● The problem
Please quote the material exactly, every line of it.

[Start Recorded information]

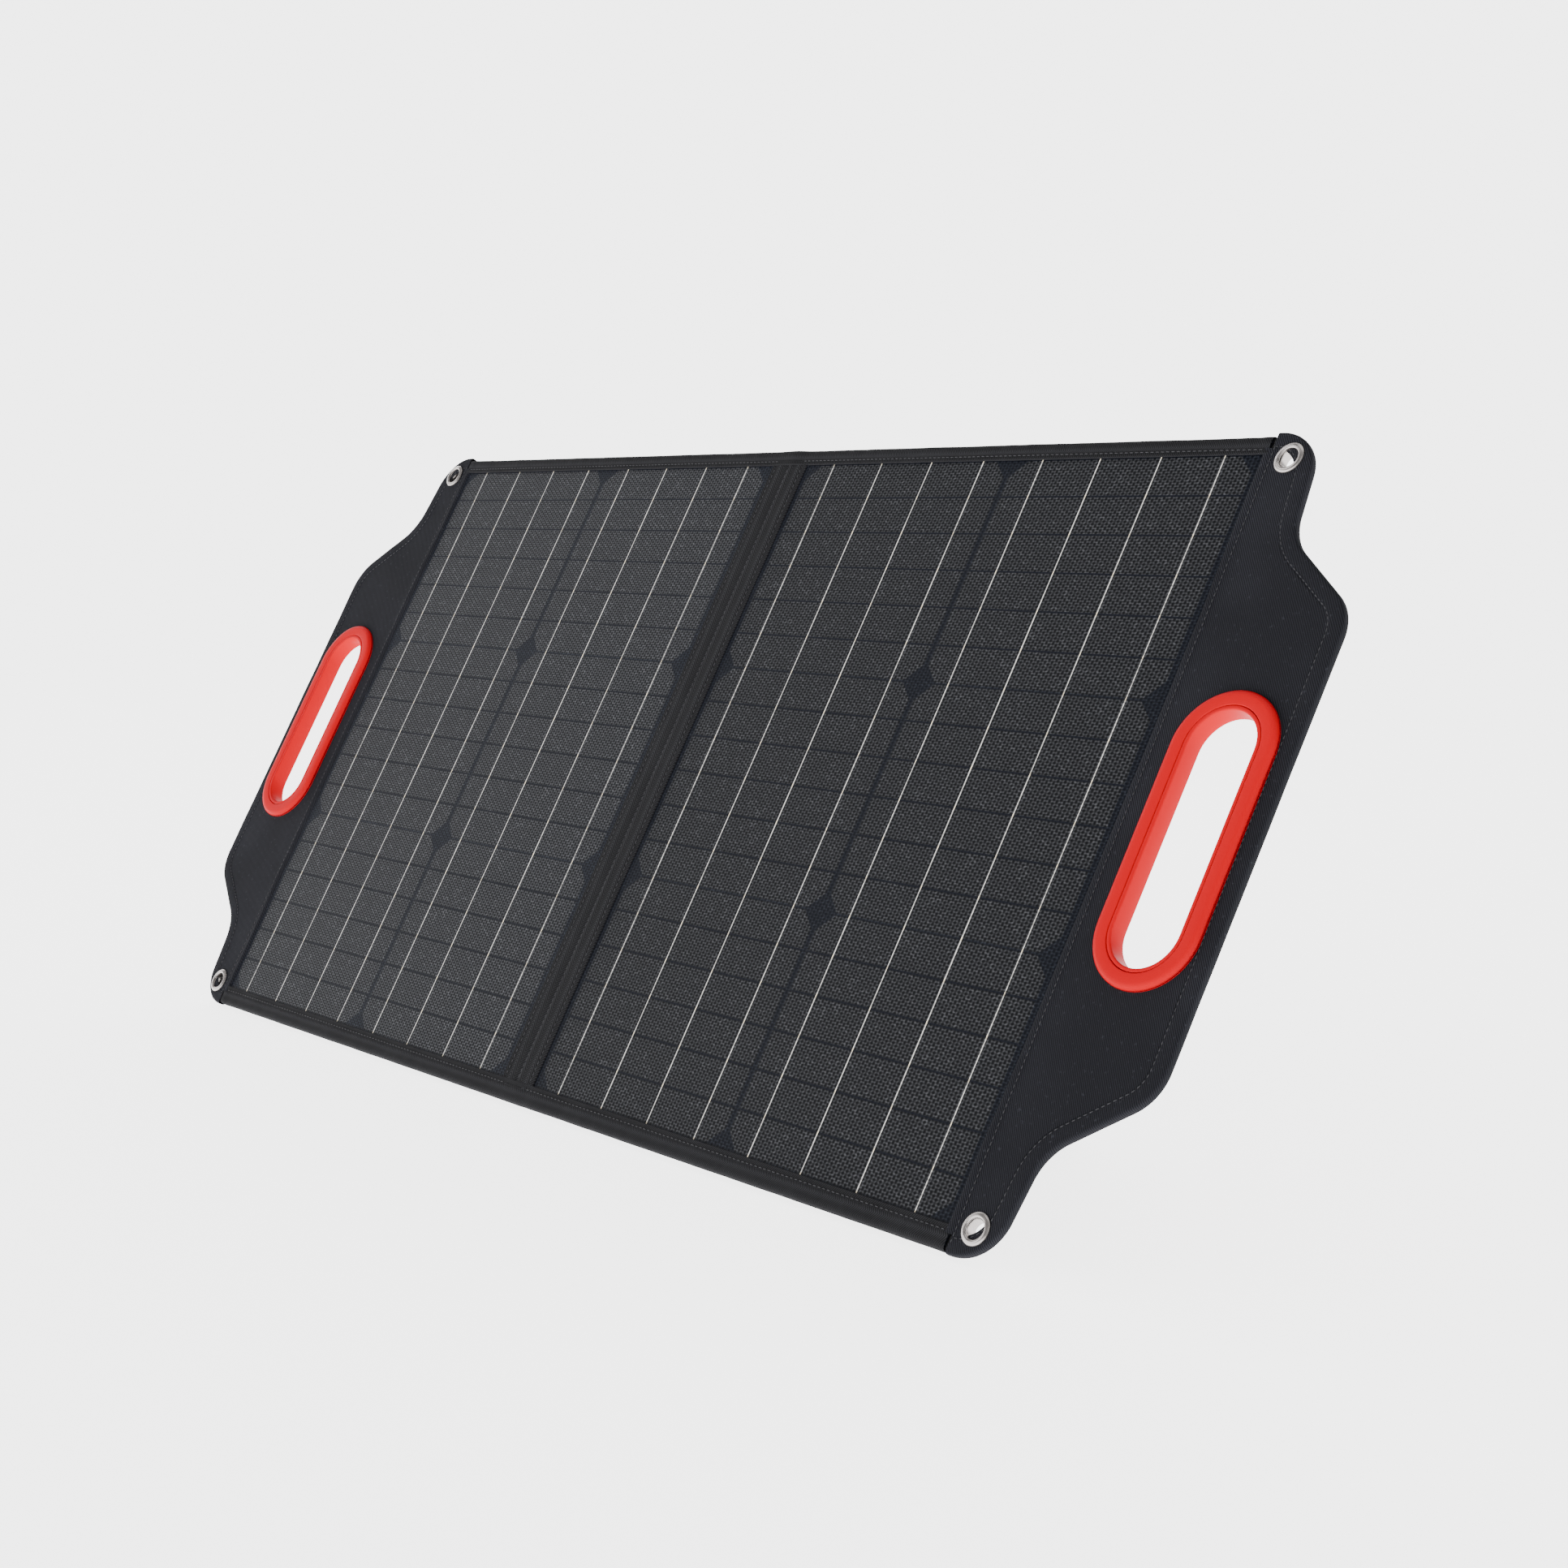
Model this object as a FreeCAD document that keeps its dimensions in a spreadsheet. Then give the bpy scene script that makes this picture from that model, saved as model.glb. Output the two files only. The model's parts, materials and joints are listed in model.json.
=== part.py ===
import FreeCAD, Part
import math
import os
import re

import Sketcher
from FreeCAD import Placement, Rotation, Vector

# A folding solar case: two framed solar panels joined by a cloth spine, a handle flap sewn to each
# outer side, a kickstand behind each panel, an output box and an accessory pocket on the back.
# Every piece is drawn flat, as if the open case lay face up: x across the two panels, y from the
# bottom edge up the slope and z out of the solar face, whose film surface is z = 0. One placement
# then leans the whole case back on its kickstands, with +Z up and the front facing -Y.

DIMENSIONS = [
    # the two panels
    ("active_width", 325.0),
    ("active_height", 390.0),
    ("spine_width", 29.0),
    ("spine_split", 0.8),
    ("top_band", 10.0),
    ("bottom_band", 12.4),
    ("lean_degrees", 30.0),
    ("stack_under_tape", 6.0),
    ("seam_overlap", 1.0),
    ("fold_clearance", 0.6),
    # the layers of a panel, from the film down
    ("film_thick", 0.4),
    ("ribbon_thick", 0.2),
    ("cell_thick", 0.3),
    ("backsheet_thick", 1.3),
    ("board_thick", 2.0),
    ("cover_thick", 0.8),
    ("tape_thick", 0.8),
    # the cells and their ribbons
    ("cell_width", 156.6),
    ("cell_pitch_across", 160.0),
    ("cell_height", 128.6),
    ("cell_pitch_up", 130.0),
    ("cell_corner", 9.5),
    ("ribbon_width", 1.2),
    ("ribbon_pitch", 39.19),
    ("ribbon_end", 1.5),
    # the handle flaps
    ("flap_gap", 3.0),
    ("flap_below_top", 195.6),
    ("flap_front", 0.8),
    ("flap_thick", 5.0),
    ("flap_cloth_thick", 0.8),
    ("flap_band", 6.0),
    ("flap_band_leg", 0.5),
    ("cloth_inset", 0.7),
    ("stiffener_inset", 1.4),
    ("tab_across", 4.7),
    ("tab_up", 182.6),
    ("tab_round", 25.0),
    ("waist_across", 60.7),
    ("waist_up", 168.0),
    ("waist_round", 29.0),
    ("shoulder_across", 54.3),
    ("shoulder_up", 103.6),
    ("shoulder_round", 26.2),
    # the moulded handle in each flap
    ("handle_across", 43.0),
    ("handle_half_run", 44.7),
    ("handle_flange_round", 28.95),
    ("handle_opening_round", 18.5),
    ("handle_sleeve_wall", 2.2),
    ("handle_proud", 3.0),
    ("handle_edge_fillet", 2.4),
    ("handle_sleeve_short", 0.2),
    ("running_clearance", 0.3),
    # the grommets
    ("grommet_across", 14.6),
    ("grommet_up", 193.1),
    ("grommet_flange_round", 8.0),
    ("grommet_hole_round", 4.8),
    ("grommet_wall", 0.7),
    ("grommet_proud", 1.1),
    ("grommet_seat_gap", 0.1),
    # the kickstands
    ("stand_length", 235.0),
    ("stand_width", 116.0),
    ("stand_spread_degrees", 45.0),
    ("stand_board_thick", 2.4),
    ("stand_cloth_thick", 0.7),
    ("stand_axis_behind", 2.6),
    ("stand_top_gap", 2.5),
    ("stand_frame", 3.0),
    ("stand_tape_gap", 1.0),
    ("stand_tape_up", 24.0),
    ("strap_reach", 130.0),
    ("strap_width", 20.0),
    ("strap_thick", 0.8),
    ("strap_end_gap", 0.3),
    # the output box on the left panel
    ("box_across", 122.0),
    ("box_tall", 66.0),
    ("box_bottom", 312.0),
    ("box_deep", 15.0),
    ("box_wall", 2.0),
    ("box_lid_thick", 2.4),
    ("box_floor_thick", 1.6),
    ("post_round", 3.6),
    ("post_inset", 7.0),
    ("screw_round", 1.4),
    ("screw_head_round", 2.6),
    ("screw_head_tall", 1.5),
    ("screw_long", 9.0),
    ("screw_clearance", 0.1),
    ("circuit_thick", 1.6),
    ("circuit_lift", 2.4),
    ("circuit_gap", 0.5),
    ("spacer_top", 8.0),
    ("spacer_bottom", 24.0),
    ("socket_wide", 13.4),
    ("socket_tall", 6.4),
    ("socket_long", 14.0),
    ("socket_wall", 0.5),
    ("socket_pitch", 22.0),
    ("socket_recess", 0.2),
    ("jack_wide", 11.0),
    ("jack_tall", 9.0),
    ("jack_hole_round", 2.75),
    ("jack_hole_long", 9.0),
    ("lens_round", 1.6),
    ("lens_gap", 0.05),
    ("lens_proud", 0.4),
    ("dust_cover_thick", 1.6),
    ("dust_cover_wide", 88.0),
    ("dust_cover_gap", 0.4),
    ("dust_cover_rim", 0.2),
    ("dust_cover_root", 2.0),
    # the accessory pocket on the right panel
    ("pocket_across", 230.0),
    ("pocket_tall", 104.0),
    ("pocket_bottom", 290.0),
    ("pocket_deep", 12.0),
    ("pocket_fillet", 5.0),
    ("zip_below_top", 20.0),
    ("zip_tape_wide", 26.0),
    ("zip_tape_thick", 0.7),
    ("zip_teeth_wide", 4.6),
    ("zip_teeth_tall", 1.5),
    ("zip_tape_spare", 3.0),
    ("zip_end_gap", 1.0),
    ("zip_stop_gap", 1.5),
    ("zip_stop_half", 1.2),
    ("zip_stop_proud", 0.4),
    ("slider_wide", 7.6),
    ("slider_long", 11.0),
    ("slider_tall", 4.6),
    ("slider_travel", 180.0),
    ("ear_spread", 2.6),
    ("ear_tall", 3.4),
    ("ear_half_wide", 0.6),
    ("ear_half_long", 1.8),
    ("ear_pin_lift", 1.6),
    ("pull_long", 26.0),
    ("pull_wide", 8.0),
    ("pull_thick", 1.6),
    ("pull_neck", 7.0),
    ("pull_eye_round", 1.6),
    ("pull_pin_round", 0.8),
    ("pull_pin_clearance", 0.06),
    ("pull_side_gap", 0.9),
]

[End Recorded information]

● Result for this task
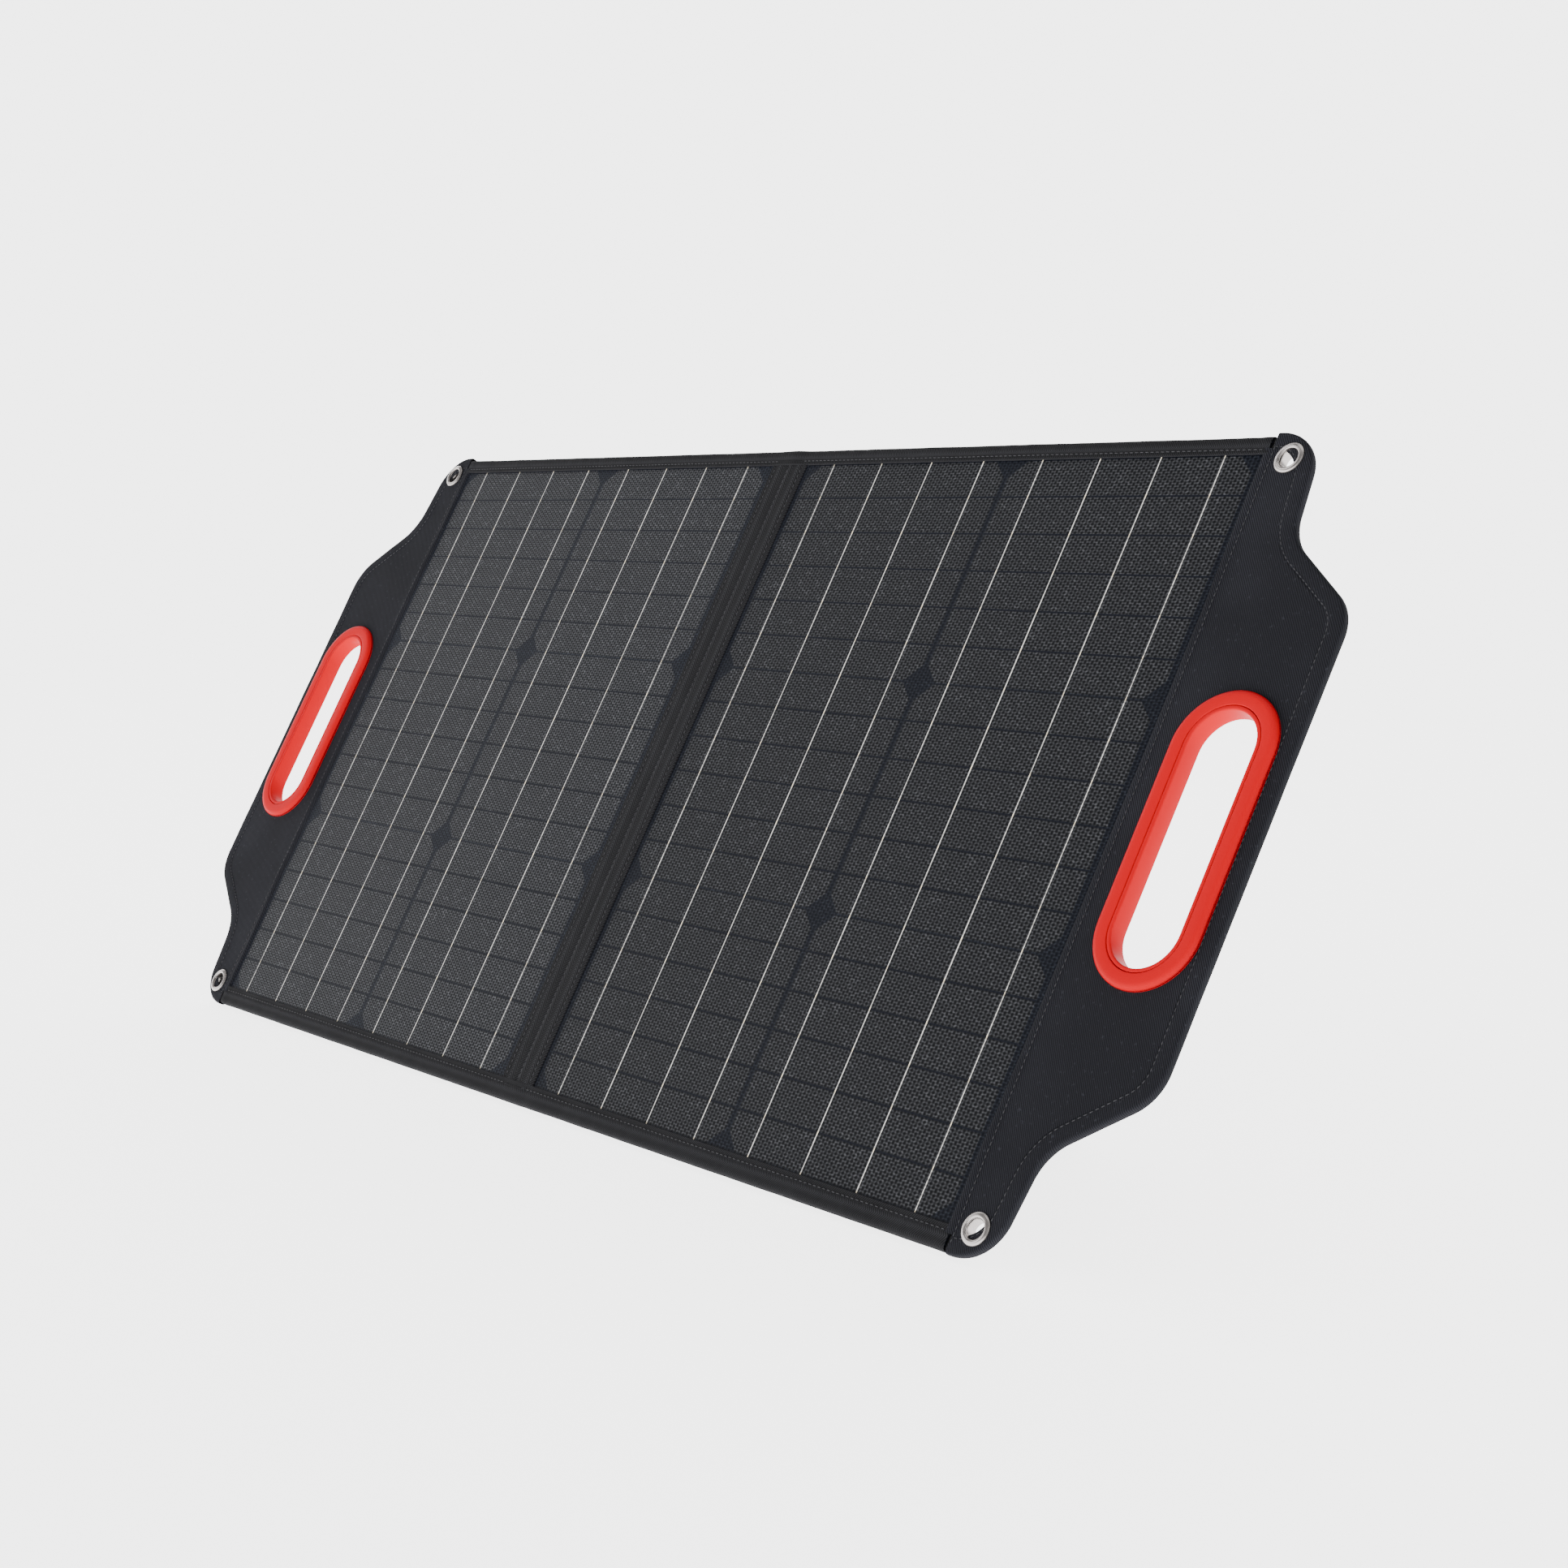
Model this object as a FreeCAD document that keeps its dimensions in a spreadsheet. Then give the bpy scene script that makes this picture from that model, saved as model.glb. Output the two files only. The model's parts, materials and joints are listed in model.json.
=== part.py ===
import FreeCAD, Part
import math
import os
import re

import Sketcher
from FreeCAD import Placement, Rotation, Vector

# A folding solar case: two framed solar panels joined by a cloth spine, a handle flap sewn to each
# outer side, a kickstand behind each panel, an output box and an accessory pocket on the back.
# Every piece is drawn flat, as if the open case lay face up: x across the two panels, y from the
# bottom edge up the slope and z out of the solar face, whose film surface is z = 0. One placement
# then leans the whole case back on its kickstands, with +Z up and the front facing -Y.

DIMENSIONS = [
    # the two panels
    ("active_width", 325.0),
    ("active_height", 390.0),
    ("spine_width", 29.0),
    ("spine_split", 0.8),
    ("top_band", 10.0),
    ("bottom_band", 12.4),
    ("lean_degrees", 30.0),
    ("stack_under_tape", 6.0),
    ("seam_overlap", 1.0),
    ("fold_clearance", 0.6),
    # the layers of a panel, from the film down
    ("film_thick", 0.4),
    ("ribbon_thick", 0.2),
    ("cell_thick", 0.3),
    ("backsheet_thick", 1.3),
    ("board_thick", 2.0),
    ("cover_thick", 0.8),
    ("tape_thick", 0.8),
    # the cells and their ribbons
    ("cell_width", 156.6),
    ("cell_pitch_across", 160.0),
    ("cell_height", 128.6),
    ("cell_pitch_up", 130.0),
    ("cell_corner", 9.5),
    ("ribbon_width", 1.2),
    ("ribbon_pitch", 39.19),
    ("ribbon_end", 1.5),
    # the handle flaps
    ("flap_gap", 3.0),
    ("flap_below_top", 195.6),
    ("flap_front", 0.8),
    ("flap_thick", 5.0),
    ("flap_cloth_thick", 0.8),
    ("flap_band", 6.0),
    ("flap_band_leg", 0.5),
    ("cloth_inset", 0.7),
    ("stiffener_inset", 1.4),
    ("tab_across", 4.7),
    ("tab_up", 182.6),
    ("tab_round", 25.0),
    ("waist_across", 60.7),
    ("waist_up", 168.0),
    ("waist_round", 29.0),
    ("shoulder_across", 54.3),
    ("shoulder_up", 103.6),
    ("shoulder_round", 26.2),
    # the moulded handle in each flap
    ("handle_across", 43.0),
    ("handle_half_run", 44.7),
    ("handle_flange_round", 28.95),
    ("handle_opening_round", 18.5),
    ("handle_sleeve_wall", 2.2),
    ("handle_proud", 3.0),
    ("handle_edge_fillet", 2.4),
    ("handle_sleeve_short", 0.2),
    ("running_clearance", 0.3),
    # the grommets
    ("grommet_across", 14.6),
    ("grommet_up", 193.1),
    ("grommet_flange_round", 8.0),
    ("grommet_hole_round", 4.8),
    ("grommet_wall", 0.7),
    ("grommet_proud", 1.1),
    ("grommet_seat_gap", 0.1),
    # the kickstands
    ("stand_length", 235.0),
    ("stand_width", 116.0),
    ("stand_spread_degrees", 45.0),
    ("stand_board_thick", 2.4),
    ("stand_cloth_thick", 0.7),
    ("stand_axis_behind", 2.6),
    ("stand_top_gap", 2.5),
    ("stand_frame", 3.0),
    ("stand_tape_gap", 1.0),
    ("stand_tape_up", 24.0),
    ("strap_reach", 130.0),
    ("strap_width", 20.0),
    ("strap_thick", 0.8),
    ("strap_end_gap", 0.3),
    # the output box on the left panel
    ("box_across", 122.0),
    ("box_tall", 66.0),
    ("box_bottom", 312.0),
    ("box_deep", 15.0),
    ("box_wall", 2.0),
    ("box_lid_thick", 2.4),
    ("box_floor_thick", 1.6),
    ("post_round", 3.6),
    ("post_inset", 7.0),
    ("screw_round", 1.4),
    ("screw_head_round", 2.6),
    ("screw_head_tall", 1.5),
    ("screw_long", 9.0),
    ("screw_clearance", 0.1),
    ("circuit_thick", 1.6),
    ("circuit_lift", 2.4),
    ("circuit_gap", 0.5),
    ("spacer_top", 8.0),
    ("spacer_bottom", 24.0),
    ("socket_wide", 13.4),
    ("socket_tall", 6.4),
    ("socket_long", 14.0),
    ("socket_wall", 0.5),
    ("socket_pitch", 22.0),
    ("socket_recess", 0.2),
    ("jack_wide", 11.0),
    ("jack_tall", 9.0),
    ("jack_hole_round", 2.75),
    ("jack_hole_long", 9.0),
    ("lens_round", 1.6),
    ("lens_gap", 0.05),
    ("lens_proud", 0.4),
    ("dust_cover_thick", 1.6),
    ("dust_cover_wide", 88.0),
    ("dust_cover_gap", 0.4),
    ("dust_cover_rim", 0.2),
    ("dust_cover_root", 2.0),
    # the accessory pocket on the right panel
    ("pocket_across", 230.0),
    ("pocket_tall", 104.0),
    ("pocket_bottom", 290.0),
    ("pocket_deep", 12.0),
    ("pocket_fillet", 5.0),
    ("zip_below_top", 20.0),
    ("zip_tape_wide", 26.0),
    ("zip_tape_thick", 0.7),
    ("zip_teeth_wide", 4.6),
    ("zip_teeth_tall", 1.5),
    ("zip_tape_spare", 3.0),
    ("zip_end_gap", 1.0),
    ("zip_stop_gap", 1.5),
    ("zip_stop_half", 1.2),
    ("zip_stop_proud", 0.4),
    ("slider_wide", 7.6),
    ("slider_long", 11.0),
    ("slider_tall", 4.6),
    ("slider_travel", 180.0),
    ("ear_spread", 2.6),
    ("ear_tall", 3.4),
    ("ear_half_wide", 0.6),
    ("ear_half_long", 1.8),
    ("ear_pin_lift", 1.6),
    ("pull_long", 26.0),
    ("pull_wide", 8.0),
    ("pull_thick", 1.6),
    ("pull_neck", 7.0),
    ("pull_eye_round", 1.6),
    ("pull_pin_round", 0.8),
    ("pull_pin_clearance", 0.06),
    ("pull_side_gap", 0.9),
]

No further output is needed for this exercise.